| Stored data |
****

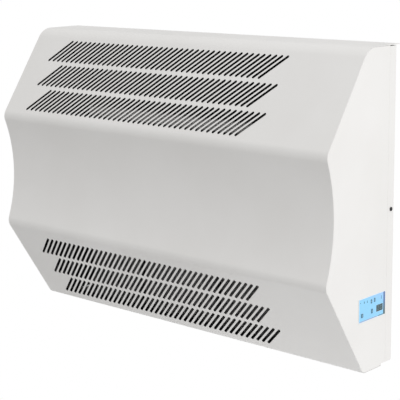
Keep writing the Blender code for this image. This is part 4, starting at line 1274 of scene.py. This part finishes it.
def air_vent_screw(bm, node):
    """Bleed screw with a square end for its key."""
    foot = foot_of("air_vent_body") + Vector((0, 0, VENT_FLOOR + GAP))
    turned(bm, soften(rod(VENT_SCREW_RADIUS, VENT_SCREW_LENGTH), 0.0004), foot, UP)
    depth, height = flat(foot)
    square = about(foot.x, VENT_SQUARE_HALF), about(depth, VENT_SQUARE_HALF)
    block(bm, *square, (height + VENT_SCREW_LENGTH - 0.0002, extent(node)[2][1]))


# Fans


def scroll(top):
    """The scroll's clockwise outline, open at the top."""
    points = []
    for step in range(SCROLL_STEPS + 1):
        share = step / SCROLL_STEPS
        radius = SCROLL_WIDE + (SCROLL_TIGHT - SCROLL_WIDE) * share
        angle = -SCROLL_TURN * share
        points.append((SHAFT_DEPTH + radius * math.cos(angle), SHAFT_Z + radius * math.sin(angle)))
    return points + [(points[-1][0], top), (points[0][0], top)]


def inlet_hole(back):
    sizes = [INLET_RADIUS] * 3
    return [rounded((SHAFT_DEPTH, SHAFT_Z), (1, 0), *sizes, back, 12)]


def blower_housing(bm, node):
    """Scroll wrapper between two cheeks, each with a rolled inlet."""
    (left, right), _, (_, top) = extent(node)
    sheet = BLOWER_SHEET
    line = scroll(top)
    wrapper = line[:-1] + inset(line[:-1], sheet)[::-1]
    depth, height = line[0]
    front = [(depth, height), (depth - sheet, height), (depth - sheet, top), (depth, top)]
    for outline in (wrapper, front):
        points = [at(left + sheet, *p) for p in outline]
        prism(bm, points, Vector((right - left - 2 * sheet, 0, 0)))
    mouth = [(INLET_RADIUS, 0), *arc((0.0520, -0.004), (INLET_RADIUS, -0.004), (0.0538, -0.0095), 5)]
    mouth += [(radius + INLET_SHEET, along) for radius, along in reversed(mouth)]
    for face, side in ((left, -1), (right, 1)):
        plate(bm, line, face, sheet, 0.0002, 0, inlet_hole, side)
        turned(bm, mouth, at(face, SHAFT_DEPTH, SHAFT_Z), (side, 0, 0), 48, True)


def impeller(bm, node):
    """Double-inlet cage: curved blades between end rings, on a disc and hub."""
    centre, half = middle_of(node)
    end = half.x
    start = 0.0008
    turned(bm, soften(DISC, 0.001, True), centre, RIGHT, 48, True)
    rim = soften(washer(CAGE_INNER, CAGE_OUTER, end - CAGE_RING, end), 0.0008, True)
    blade = arc(*BLADE_LINE, 5)
    blade += inset(blade, BLADE_SHEET)[::-1]
    for side in (-1, 1):
        turned(bm, rim, centre, (side, 0, 0), 64, True)
        sweep = Vector((side * (end - CAGE_RING / 2 - start), 0, 0))
        for number in range(BLADES):
            spin = Matrix.Rotation(2 * math.pi * number / BLADES, 3, "X")
            points = [centre + spin @ Vector((side * start, y, z)) for z, y in blade]
            prism(bm, points, sweep)


def fan_shaft(bm, node):
    centre, half = middle_of(node)
    chamfer = 0.0008
    end = [(0, -half.x), (half.z - chamfer, -half.x), (half.z, chamfer - half.x)]
    turned(bm, mirrored(end), centre, RIGHT)


def motor_housing(bm, node):
    """Motor shell with grooves round its middle, open at both ends for the bearings."""
    centre, half = middle_of(node)
    end, radius = half.x, half.z
    profile = [
        (0.0064, end - 0.0085), (0.0134, end - 0.0085), (0.0134, end), (0.0300, end),
        (0.0440, end - 0.006), (radius, end - 0.016),
    ]
    floor = radius - MOTOR_GROOVE
    grooves = []
    for groove in range(3, -4, -1):
        a = groove * MOTOR_GROOVE_PITCH
        grooves += [(radius, a + 0.0016), (floor, a + 0.0008), (floor, a - 0.0014), (radius, a - 0.0022)]
    shell = profile + grooves + [(r, -a) for r, a in reversed(profile)]
    turned(bm, soften(shell, 0.0012, True, 2), centre, RIGHT, 64, True)


def motor_bearing(bm, node):
    """Two races with a dark shield between them."""
    centre, half = middle_of(node)
    end = half.x
    races = ((0.00507, 0.0072, end, 0), (0.0104, 0.0130, end, 0), (0.0073, 0.0103, end - 0.0006, 1))
    for inner, outer, reach, material in races:
        profile = soften(washer(inner, outer, -reach, reach), 0.0003, True)
        turned(bm, profile, centre, RIGHT, 48, True, material)


# Filter, foam and small parts


def filter_pad(bm, node):
    """Woven mesh: fine threads across the window and up it, with a welded border."""
    (left, right), depths, (low, high) = extent(node)
    border = FILTER_BORDER
    for x in (left, right - border):
        block(bm, (x, x + border), depths, (low, high))
    inside = (left + border + 0.0001, right - border - 0.0001)
    for z in (low, high - border):
        block(bm, inside, depths, (z, z + border))
    weld = 0.0015
    width, height = right - left - 2 * weld, high - low - 2 * weld
    for length, way, run, offset in (
        (width, RIGHT, Vector((0, 0, height)), -0.8 * MESH_THREAD),
        (height, UP, Vector((width, 0, 0)), 0.8 * MESH_THREAD),
    ):
        count = round(length / MESH_PITCH)
        corner = at(left + weld, sum(depths) / 2 + offset, low + weld)
        for i in range(1, count):
            start = corner + Vector(way) * length * i / count
            tube(bm, [start, start + run], MESH_THREAD, 5)


def upper_lining(bm, node):
    """Foam slab with rows of soft pyramids on its room side."""
    (left, right), (back, front), (low, high) = extent(node)
    columns, rows = (2 * count for count in FOAM_CELLS)
    grid = []
    for row in range(rows + 1):
        line = []
        for column in range(columns + 1):
            edge = row in (0, rows) or column in (0, columns)
            dip = FOAM_EDGE_DIP if edge else 0.0 if row % 2 and column % 2 else FOAM_DIP
            x = left + (right - left) * column / columns
            z = low + (high - low) * row / rows
            line.append(bm.verts.new(at(x, front - dip, z)))
        grid.append(line)
    for a, b in zip(grid, grid[1:]):
        for corners in zip(a, a[1:], b[1:], b):
            bm.faces.new(corners)
    first, last = ([line[i] for line in grid] for i in (0, -1))
    rim = grid[0][:-1] + last[:-1] + grid[-1][:0:-1] + first[:0:-1]
    foot = add_loop(bm, [Vector((v.co.x, -back, v.co.z)) for v in rim])
    bridge(bm, rim, foot)
    bm.faces.new(foot)


def wall_spacer(bm, node):
    """Turned rubber foot with two grooves."""
    _, half = middle_of(node)
    length, radius = 2 * half.y, half.z
    profile = [(0, 0), (radius * 0.8, 0), (radius, 0.002)]
    for along in (0.006, 0.011):
        profile += [(radius, along - 0.001), (radius - 0.001, along), (radius, along + 0.001)]
    profile += [(radius, length), (0, length)]
    turned(bm, soften(profile, 0.0006), foot_of(node, FORWARD), FORWARD)


def cable_gland(bm, node):
    """Dome nut with gripping ribs, collar and thread."""
    centre, _ = middle_of(node)
    centre.z = BASE
    turned(bm, DOME_NUT + thread(*GLAND_THREAD) + GLAND_END, centre, UP, 48, True)
    for rib in range(GRIP_RIBS):
        spin = Matrix.Rotation(2 * math.pi * rib / GRIP_RIBS, 3, "Z")
        corners = [centre + spin @ Vector((x, y, GRIP_START)) for x, y in GRIP_RIB]
        prism(bm, corners, Vector((0, 0, GRIP_LENGTH)))


def gland_lock_nut(bm, node):
    _, half = middle_of(node)
    hexagon(bm, foot_of(node), GLAND_NUT_ACROSS, 0, 2 * half.z, GLAND_NUT_BORE)


def thermal_cutout(bm, node):
    """Round switch body with a well for its button, and two brass tabs."""
    foot = foot_of(node, RIGHT)
    turned(bm, soften(CUTOUT_BODY, 0.0005), foot, RIGHT)
    depth, height = flat(foot)
    for side in (-1, 1):
        sheet = about(depth + side * TAB_OFFSET, TAB_HALF_SHEET)
        reach = (foot.x + TAB_START, foot.x + TAB_END)
        block(bm, reach, sheet, about(height, TAB_HALF_WIDTH), 1)


def reset_button(bm, node):
    left, right = extent(node)[0]
    length = right - left
    neck = (RESET_RADIUS, length - 0.001)
    profile = [(0, 0), (RESET_RADIUS, 0), neck, (RESET_TIP, length), (0, length)]
    turned(bm, soften(profile, 0.0005), foot_of(node, RIGHT), RIGHT)


def lead_grommet(bm, node):
    centre, half = middle_of(node)
    end, lip = half.x, half.z
    groove = end - GROMMET_LIP
    face = [(GROMMET_BORE, -end), (lip, -end), (lip, -groove), (GROMMET_NECK, -groove)]
    turned(bm, soften(mirrored(face), 0.0007, True), centre, RIGHT, 48, True)


def lead(bm, node):
    """A round cable that eases through each turn of its route."""
    radius, route = LEADS[node]
    points = [at(*p) for p in route]
    line = [points[0]]
    steps = 8
    for before, corner, after in zip(points, points[1:], points[2:]):
        start = corner + (before - corner) / 2.05
        end = corner + (after - corner) / 2.05
        for step in range(steps + 1):
            t = step / steps
            line.append(start * (1 - t) ** 2 + corner * 2 * t * (1 - t) + end * t**2)
    tube(bm, [*line, points[-1]], radius, 20)


def terminal_block(bm, node):
    """Cable clamps side by side, each with a screw and a wire funnel at either end."""
    (left, right), (back, front), (low, high) = extent(node)
    block(bm, (left, right), (back, CLAMP_BED), (low, high))
    half = (right - left) / CLAMPS / 2
    body = (CLAMP_BED - 0.0002, front - 0.0006), (low + CLAMP_STEP, high - CLAMP_STEP)
    for i in range(CLAMPS):
        x = left + half * (2 * i + 1)
        block(bm, about(x, half - CLAMP_GAP), *body)
        screw = at(x, front - 0.0008, (low + high) / 2)
        turned(bm, CLAMP_SCREW, screw, FORWARD, 24, False, 1)
        for z in (low + FUNNEL_INSET, high - FUNNEL_INSET):
            funnel = rod(FUNNEL_RADIUS, FUNNEL_RISE)
            turned(bm, funnel, at(x, CLAMP_BED, z), FORWARD, 20, False, 2)


def speed_transformer(bm, node):
    """Laminated core with a wound bobbin through it, on its foot plate."""
    (left, right), (back, _), heights = extent(node)
    block(bm, (left, right), (back, FOOT_PLATE_DEPTH), heights, 2)
    block(bm, *CORE)
    bobbin = rectangle(*BOBBIN, BOBBIN_CORNER)
    for x, length, material in WINDING_PARTS:
        prism(bm, [at(x, *p) for p in bobbin], Vector((length, 0, 0)), material)


# Surroundings


def studio():
    """A pale floor well below the hung unit, a soft dome of light and one softbox."""
    bm = bmesh.new()
    bmesh.ops.create_circle(bm, cap_ends=True, segments=96, radius=FLOOR_RADIUS)
    floor = new_object("floor", bm)
    glow = {"Emission Color": WHITE, "Emission Strength": FLOOR_GLOW}
    floor.data.materials.append(surface(
        "pale_floor", (0.90, 0.90, 0.90), (0.92, 0.92, 0.92), (0.8, 0.9), patch=0.5, extra=glow,
    ))
    floor.location.z = BASE - FLOOR_DROP

    world = bpy.data.worlds.new("studio")
    bpy.context.scene.world = world
    world.use_nodes = True
    tree = world.node_tree
    way = add_node(tree, "TexCoord", {}).outputs["Generated"]
    lean = add_node(tree, "VectorMath", {0: way, 1: DOME_LEAN}, operation="DOT_PRODUCT")
    level = add_node(tree, "Math", {0: lean.outputs["Value"], 1: DOME_LEVEL}, operation="ADD")
    dome = tree.nodes["Background"]
    set_inputs(tree, dome, {"Color": WHITE, "Strength": level.outputs[0]})
    plain = add_node(tree, "Background", {"Color": WHITE, "Strength": 1.0})
    seen = add_node(tree, "LightPath", {}).outputs["Is Camera Ray"]
    mix = add_node(tree, "MixShader", {0: seen, 1: dome.outputs[0], 2: plain.outputs[0]})
    set_inputs(tree, tree.nodes["World Output"], {"Surface": mix.outputs[0]})
    bpy.context.scene.view_settings.view_transform = "Standard"

    light = bpy.data.lights.new("key_softbox", "AREA")
    light.shape = "RECTANGLE"
    light.size, light.size_y = KEY_SIZE
    light.energy = KEY_POWER
    box = show("key_softbox", light)
    box.location = KEY_AT
    box.rotation_euler = (Vector(KEY_TARGET) - box.location).to_track_quat("-Z", "Y").to_euler()


def camera():
    data = bpy.data.cameras.new("camera")
    data.lens = CAMERA_LENS
    obj = show("camera", data)
    a, e, r = (math.radians(v) for v in (CAMERA_AZIMUTH, CAMERA_ELEVATION, CAMERA_ROLL))
    turn = Matrix.Rotation(a, 3, "Z") @ Matrix.Rotation(math.pi / 2 - e, 3, "X")
    obj.matrix_world = Matrix.Translation(CAMERA_AT) @ (turn @ Matrix.Rotation(r, 3, "Z")).to_4x4()
    bpy.context.scene.camera = obj


def casing_pieces():
    front_wrap()
    for hand in ("right", "left"):
        side_panel(f"{hand}_side_panel")
    piece("rear_pan", rear_pan, edge=0.0003, cut=pan_bores)
    for hand in ("right", "left"):
        piece(f"{hand}_casing_screw", casing_screw, cut=cross_recess)
    inks = ("overlay_blue", "overlay_band", "overlay_line", "overlay_marks")
    piece("control_overlay", control_overlay, "overlay_white", *inks)
    piece("display_lens", display, "display_glass", "display_digits")
    for node in KEYS:
        piece(node, key, "key_plastic", "overlay_white")
    board = ("circuit_board", "black_plastic", "terminal_plastic", "bright_steel")
    piece("control_board", control_board, *board, edge=0.0001)


def inner_pieces():
    for node, edge in SOFTENED.items():
        piece(node, packed_shape, edge=edge)
    piece("coil_fin_block", coil_fins)
    piece("coil_tube", coil_tube)
    for pipe in ("return", "flow"):
        piece(f"{pipe}_riser", riser)
        piece(f"{pipe}_union", pipe_union, angle=35)
    piece("air_vent_body", air_vent_body)
    piece("air_vent_screw", air_vent_screw, edge=0.0002)
    for hand in ("left", "right"):
        piece(f"{hand}_blower_housing", blower_housing)
        piece(f"{hand}_impeller", impeller)
        piece(f"{hand}_wall_spacer", wall_spacer)
    piece("fan_shaft", fan_shaft)
    piece("motor_housing", motor_housing)
    for hand in ("left", "right"):
        piece(f"{hand}_motor_bearing", motor_bearing, "bright_steel", "black_sheet")
    for place in ("left", "middle", "right"):
        piece(f"{place}_filter_pad", filter_pad)
    piece("upper_lining", upper_lining, angle=70)
    piece("cable_gland", cable_gland)
    piece("gland_lock_nut", gland_lock_nut, angle=35)
    piece("thermal_cutout", thermal_cutout, "black_plastic", "brass")
    piece("cutout_reset_button", reset_button)
    piece("lead_grommet", lead_grommet)
    clamps = ("terminal_plastic", "bright_steel", "black_plastic")
    piece("terminal_block", terminal_block, *clamps, edge=0.0002)
    windings = ("transformer_iron", "winding", "inner_sheet", "black_plastic")
    piece("speed_transformer", speed_transformer, *windings)
    for node in LEADS:
        piece(node, lead)


def main():
    studio()
    camera()
    for node, obj in frame["nodes"].items():
        obj.data.materials.clear()
        obj.data.materials.append(finish(SLOT_OF[node]))
    casing_pieces()
    inner_pieces()


main()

****

| Required task |
Pick out and copy every line that contains the word "scene".

| Problem solution |
Keep writing the Blender code for this image. This is part 4, starting at line 1274 of scene.py. This part finishes it.
    bpy.context.scene.world = world
    bpy.context.scene.view_settings.view_transform = "Standard"
    bpy.context.scene.camera = obj